Sunday, May 31, 2015

A super nourishing and delicious soup

                      Curried Carrot Soup 

I LOVE this soup because I almost ALWAYS have all of these ingredients in my home, it’s super quick to make, and everyone in my family enjoys it!

Serves: 8
INGREDIENTS
  • 3 tablespoons coconut oil
  • 2 teaspoons curry powder
  • 8 medium carrots, peeled and thinly sliced
  • 4 medium stalks celery, chopped
  • 1 medium yellow onion, coarsely chopped
  • 5 cups vegetable broth (or chicken broth)
  • 1 tablespoon lemon juice
  • 2 teaspoons sea salt
  • pepper to taste
*For a creamier soup, add 1 cup of canned coconut milk
INSTRUCTIONS
  1. In a large stock pot or saucepan over low to medium heat, cook coconut oil and curry powder, stirring, for 2 minutes.
  2. Turn heat up to medium-high and stir in carrots, celery and yellow onion; toss to coat; and cook, stirring frequently, for 10 minutes.
  3. Stir in vegetable broth, bring to a boil, reduce heat to low, and simmer for 10 minutes or until vegetables are very tender.
  4. In a high-speed blender or Vitamix, puree soup.
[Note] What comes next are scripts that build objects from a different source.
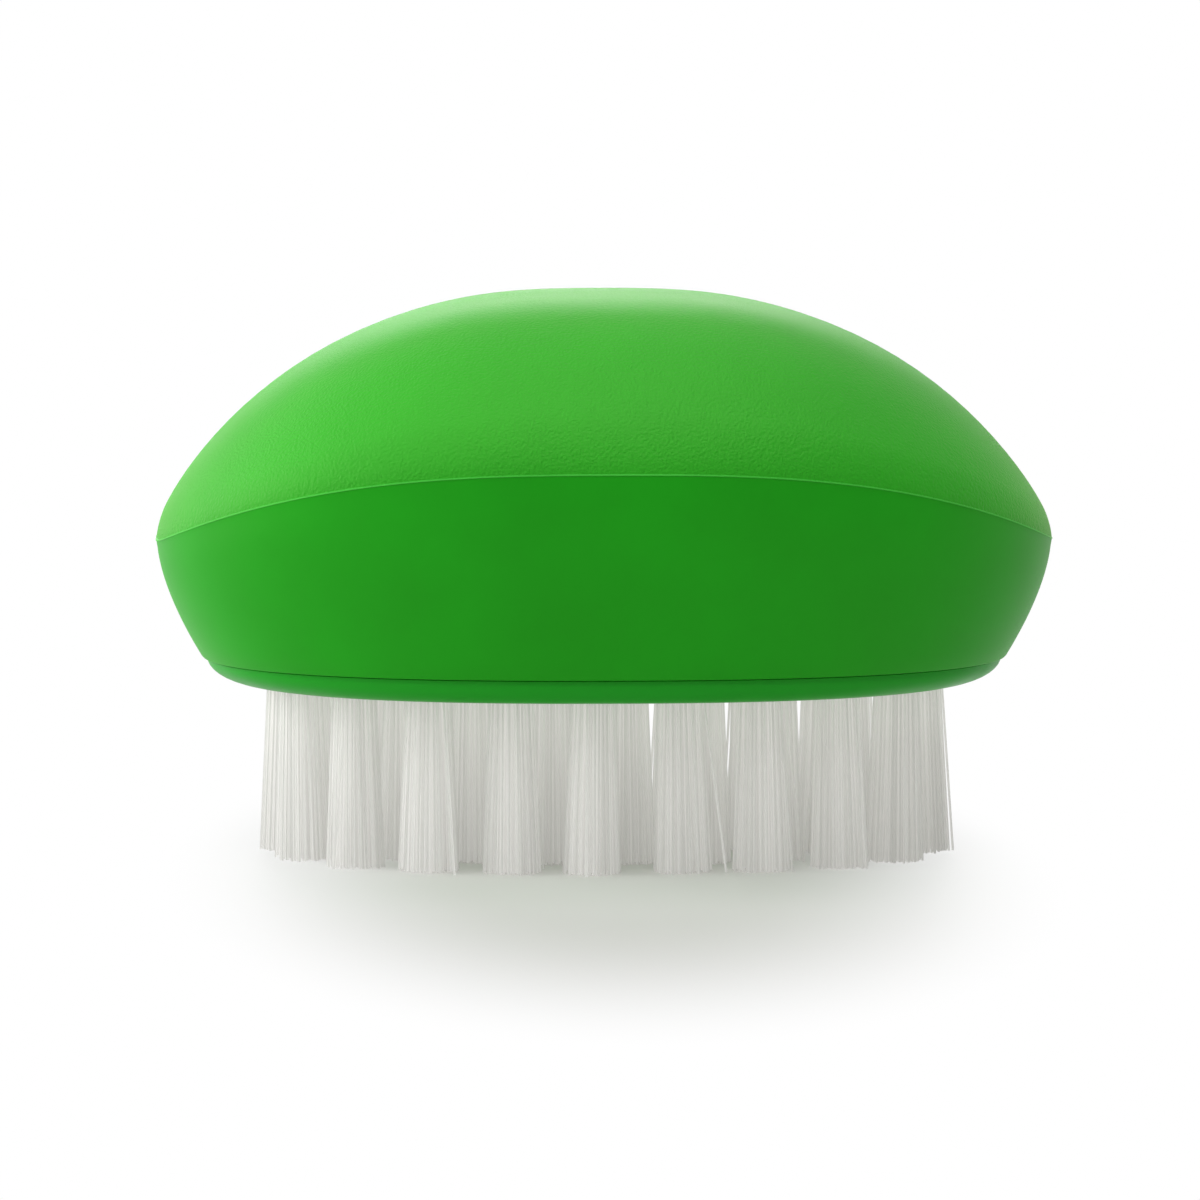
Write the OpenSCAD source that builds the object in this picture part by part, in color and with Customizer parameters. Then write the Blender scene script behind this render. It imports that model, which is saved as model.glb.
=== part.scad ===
// Palm-held vegetable brush: a soft skin moulded over a hard hollow core, closed below by a
// drilled block whose nylon tufts are held by metal anchors. It stands on its bristle tips.
// X runs along the body and Z is up. The origin is on the ground under the middle of the body.
// All sizes are in millimetres.

/* [Grip] */
// Length of the body at the parting line, where it is widest
body_length = 89.8; // [82:0.2:104]
// Width of the body at the parting line
body_width = 64; // [60:0.2:76]
// Squareness of the oval plan, where 2 is an ellipse
plan_power = 2.4; // [2.1:0.05:2.8]
// Height of the flank at the two ends, from the seam to the parting line
flank_height = 11.9; // [10:0.1:16]
// How far the flank draws in between the parting line and the seam
flank_inset = 4.5; // [3:0.1:6]
// How fast the flank curves in towards the seam
flank_curve = 1.6; // [1.2:0.1:2.2]
// How much higher the parting line is at the middle of each side than at the two ends
arch_rise = 9; // [5:0.1:12]
// How late the parting line drops towards the ends
arch_power = 2.7; // [2.2:0.1:3.2]
// How gently the parting line runs out at the ends
arch_ease = 0.82; // [0.7:0.02:1]
// Height of the crown above the middle of the parting line
crown_rise = 15.5; // [12:0.1:20]
// Fullness of the crown towards the ends
crown_power_end = 2.56; // [2.3:0.02:3]
// Fullness of the crown towards the sides
crown_power_side = 3.9; // [3:0.1:4.6]
// Steepness of the crown just above the brim at the ends: below 1 bulges, above 1 is hollow
crown_ease_end = 0.79; // [0.7:0.01:1]
// Steepness of the crown just above the brim at the sides: below 1 bulges, above 1 is hollow
crown_ease_side = 1.08; // [0.9:0.01:1.2]
// How closely the side shape keeps to the middle of each side
side_blend = 3.5; // [2:0.1:5]
// Radius of the rolled brim above the parting line at the ends
brim_radius_end = 0.9; // [0.5:0.1:2.5]
// Radius of the rolled brim above the parting line at the sides
brim_radius_side = 2.5; // [1.6:0.1:3.2]
// Thickness of the soft skin
skin_wall = 2.4; // [1.6:0.1:3]

/* [Core] */
// Thickness of the hard shell under the skin
core_wall = 2; // [1.4:0.1:2.6]
// Width of the lip that the bristle block snaps over, measured from the inside of the skin
lip_width = 3.1; // [2.4:0.1:3.4]
// Height of that lip
lip_height = 3; // [2:0.1:4]
// Thickness of the stiffening ribs
rib_thickness = 1.6; // [1:0.1:2.4]
// Distance of each cross rib from the middle of the body
cross_rib_offset = 14; // [8:0.5:20]
// Space between the foot of a rib's end and the side wall of the core
rib_margin = 1.6; // [1:0.1:4]

/* [Bristle block] */
// Height of the rounded edge that shows below the seam
edge_height = 2.3; // [1.6:0.1:4]
// How far that edge is rounded in at the two ends
edge_round_end = 4.8; // [2:0.1:5]
// How far that edge is rounded in at the middle of each side
edge_round_side = 1.7; // [1:0.1:3]
// How far the edge is set back from the skin above it
edge_step = 0.5; // [0:0.05:0.6]
// How far the snap ridge stands out from the upstand
snap_ridge = 0.6; // [0.4:0.05:1]
// Height of the snap ridge
snap_height = 1.2; // [0.8:0.1:1.6]
// Thickness of the block above the blind ends of the tuft holes
hole_roof = 3; // [2:0.1:5]

/* [Tufts] */
// Free length of the bristles below the block
bristle_length = 17.5; // [12:0.5:25]
// Number of tufts in the ring along the edge
outer_tufts = 20; // [16:1:20]
// Place of the first outer tuft, as a share of the distance between two tufts
outer_phase = 0.82; // [0:0.02:1]
// Number of tufts in the ring inside it
middle_tufts = 15; // [10:1:15]
// Place of the first middle tuft, as a share of the distance between two tufts
middle_phase = 0.5; // [0:0.02:1]
// Number of tufts in the row along the middle
centre_tufts = 5; // [3:1:5]
// Distance from one ring of tufts to the next
ring_spacing = 8.3; // [7.4:0.1:8.6]
// Width of block left between the outer tuft holes and the side of the upstand
hole_edge = 0.8; // [0.6:0.1:1.6]
// Diameter of a tuft hole
hole_diameter = 4.2; // [3.4:0.1:4.4]
// Depth of a tuft hole
hole_depth = 7.5; // [6:0.1:9]
// Diameter to which a tuft has spread at its tips
tip_diameter = 5.9; // [4.4:0.1:6.4]
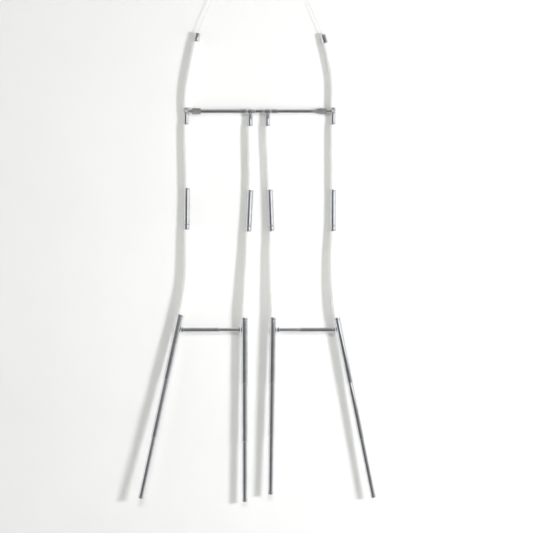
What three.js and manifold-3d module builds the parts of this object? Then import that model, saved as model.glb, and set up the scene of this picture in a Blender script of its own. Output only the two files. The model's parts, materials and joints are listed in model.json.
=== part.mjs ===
// A hanging valet that draws the outline of a pair of braced trousers: a crossbar for the waist,
// two hoses for the braces, and four strands that hang from the bar, two to each trouser leg.
// A strand is a hose, a telescopic sleeve, a second hose and a telescopic shin of three sections.
// A telescopic rung joins the two shins of each pair, and two taut threads hold the whole thing up.
//
// Millimetres. +X is to the right, +Y goes back to the wall and +Z is up. The origin lies midway
// between the two thread loops, on the line of the hooks that carry them.
import * as THREE from "three";
import { mergeVertices } from "three/addons/utils/BufferGeometryUtils.js";
import Module from "manifold-3d";

const wasm = await Module();
wasm.setup();

// ---- Driving dimensions ----------------------------------------------------------------------
const GAP = 0.3; // between faces that meet
const SIDES = 12; // of every turned piece, so that nested tubes stay in step
const BORE_SIDES = 8;

const BAR_DROP = 297; // from the hooks down to the crossbar's axis
const HOOK_X = 113.5;

const HOSE_R = 9;
const HOSE_BORE_R = 6.2;
const SPIGOT_R = 5.4; // the end of a fitting that a hose is pushed over
const SPIGOT = 14;
const HOSE_LEAD = 17; // the straight end of a hose, over its spigot
const FITTING_TOP = 8.5; // of an end fitting, above the crossbar's axis

const CORE_R = 3.6; // the rod through the whole crossbar
const CORE_HALF = 178;
const CORE_BORE_R = 4;

const SLEEVE = 91;
const SLEEVE_R = 7.9;
const SLEEVE_BORE_R = 6.95;
const SLEEVE_OVERLAP = 70;
const SLEEVE_TIP = 12.5;
const SLEEVE_TUBE_R = 6.55;
const SLEEVE_TUBE_BORE_R = 5.9;

const UPPER = 166.5; // shin sections: what shows of each when it is drawn right out
const MIDDLE = 147;
const LOWER = 154;
const OVERLAP = 30;
const UPPER_R = 8.5;
const UPPER_BORE_R = 7.95;
const MIDDLE_R = 7.6;
const MIDDLE_BORE_R = 7.05;
const LOWER_R = 6.7;
const LOWER_BORE_R = 6.1;
const COLLAR = 6;
const END_WALL = 8;
const BEAD = 2; // the rolled ring at a section's mouth
const BEAD_STEP = 0.4;
const FOOT = 7.5;
const FOOT_R = 7.3;
const FOOT_PLUG = 10;
const FOOT_PLUG_R = 5.7;

const RUNG_DROP = 547; // below the crossbar's axis
const RUNG_TUBE_R = 5.8;
const RUNG_BORE_R = 5.1;
const RUNG_ROD_R = 4.6;
const RUNG_MOUTH_X = 101;
const RUNG_INSERT = 60;
const RUNG_COLLAR = 5;
const RUNG_COLLAR_R = 6.9;
const RUNG_NECK_R = 3.2;

const CAP_R = 7.6;
const THREAD_R = 0.75;
const THREAD_HOLE_R = 1.4;
const THREAD_HOLE = 6;
const LOOP_R = 6; // to the middle of the thread
const KNOT_R = 2.3;
const KNOT_HALF = 3;
const KNOT_DROP = 1; // from the loop's lowest point to the knot's middle

// The four strands, from the crossbar's centre. slack is how far the middle and the lower section
// are from being drawn right out. bend is the lower hose's route between its two straight ends.
const STRANDS = [
  {
    name: "left_outer",
    stem: [-183.5, 0, -33.5],
    sleeve: [[-180.9, -1, -193], [-181.8, -2.5, -297]],
    bend: [[-181.5, -3.6, -355], [-182, -5.4, -408], [-186.3, -7.2, -450]],
    shin: [[-197.5, -9.5, -509.5], [-293.9, -34, -961.5]],
    slack: [0, 0],
  },
  {
    name: "left_inner",
    stem: [-23.3, 0, -37.5],
    sleeve: [[-22.5, -1, -198], [-27.3, -2.5, -302]],
    bend: [[-29.3, -3.6, -358], [-33, -5.4, -415], [-35.2, -7.2, -462]],
    shin: [[-37.2, -9.5, -517], [-36.4, -18, -973]],
    slack: [3, 5],
  },
  {
    name: "right_inner",
    stem: [20.5, 0, -37.5],
    sleeve: [[27, -1, -197], [30.6, -2.5, -301]],
    bend: [[29.6, -3.7, -358], [30.7, -5.8, -415], [32.4, -8.3, -462]],
    shin: [[34.2, -10.5, -516.5], [28.1, -22, -954.5]],
    slack: [19, 7],
  },
  {
    name: "right_outer",
    stem: [185, 0, -33.5],
    sleeve: [[185.4, -1, -197], [184.9, -2.5, -301]],
    bend: [[182.4, -3.7, -358], [183, -5.8, -415], [186.6, -8.3, -460]],
    shin: [[194.3, -10.5, -517], [284, -24, -962]],
    slack: [3, 7],
  },
];

// The braces: each hose's route between its two straight ends, and the cap's foot and top.
const BRACES = [
  {
    name: "left",
    route: [[-182.2, -0.5, 48], [-179.2, -1, 71], [-174.6, -1, 97], [-169.3, -1, 122]],
    cap: [[-158.4, -1, 174], [-154.3, -1, 196]],
  },
  {
    name: "right",
    route: [[185.5, -0.5, 48], [185.6, -1, 70], [182.9, -1, 94], [178.3, -1, 119]],
    cap: [[165.8, -1, 170.5], [159.4, -1, 192]],
  },
];

// ---- Materials -------------------------------------------------------------------------------
const chrome = () => new THREE.MeshStandardMaterial({ color: 0xc4c7ca, roughness: 0.1, metalness: 1 });
const brightRing = () => new THREE.MeshStandardMaterial({ color: 0xe9eaec, roughness: 0.2, metalness: 1 });
const whiteHose = () => new THREE.MeshStandardMaterial({ color: 0xf3f3f0, roughness: 0.45, metalness: 0 });
const whiteThread = () => new THREE.MeshStandardMaterial({ color: 0xf6f6f4, roughness: 0.6, metalness: 0 });

// ---- Shapes ----------------------------------------------------------------------------------
const UP = new THREE.Vector3(0, 0, 1);
const point = (p) => new THREE.Vector3(...p);

// A turned piece on the Z axis, from its outline [radius, height] read upwards on the outside.
function turned(outline) {
  const profile = outline.map(([r, z]) => new THREE.Vector2(r, z));
  return new THREE.LatheGeometry(profile, SIDES).rotateX(Math.PI / 2);
}

function rod(radius, low, high) {
  return turned([[0, low], [radius, low], [radius, high], [0, high]]);
}

function ring(radius, bore, low, high) {
  return turned([[bore, low], [radius, low], [radius, high], [bore, high], [bore, low]]);
}

function alongX(geometry) {
  return geometry.rotateY(Math.PI / 2);
}

// Closed geometry as a manifold-3d solid, and back.
function solid(geometry) {
  const bare = geometry.index ? geometry.toNonIndexed() : geometry.clone();
  bare.deleteAttribute("normal");
  bare.deleteAttribute("uv");
  const merged = mergeVertices(bare, 1e-3);
  return new wasm.Manifold(
    new wasm.Mesh({
      numProp: 3,
      vertProperties: merged.attributes.position.array,
      triVerts: new Uint32Array(merged.index.array),
    }),
  );
}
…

Depending on the size of your blender, you may have to do this in batches of 2 cups at a time.
  5. Return soup to pot and heat through. Season with lemon juice, sea salt, pepper and serve.
  6. Refrigerate leftover soup for 5-7 days.
  7. I especially enjoyed my soup with ½-1 cup of cooked brown rice mixed in with 1 cup of soup.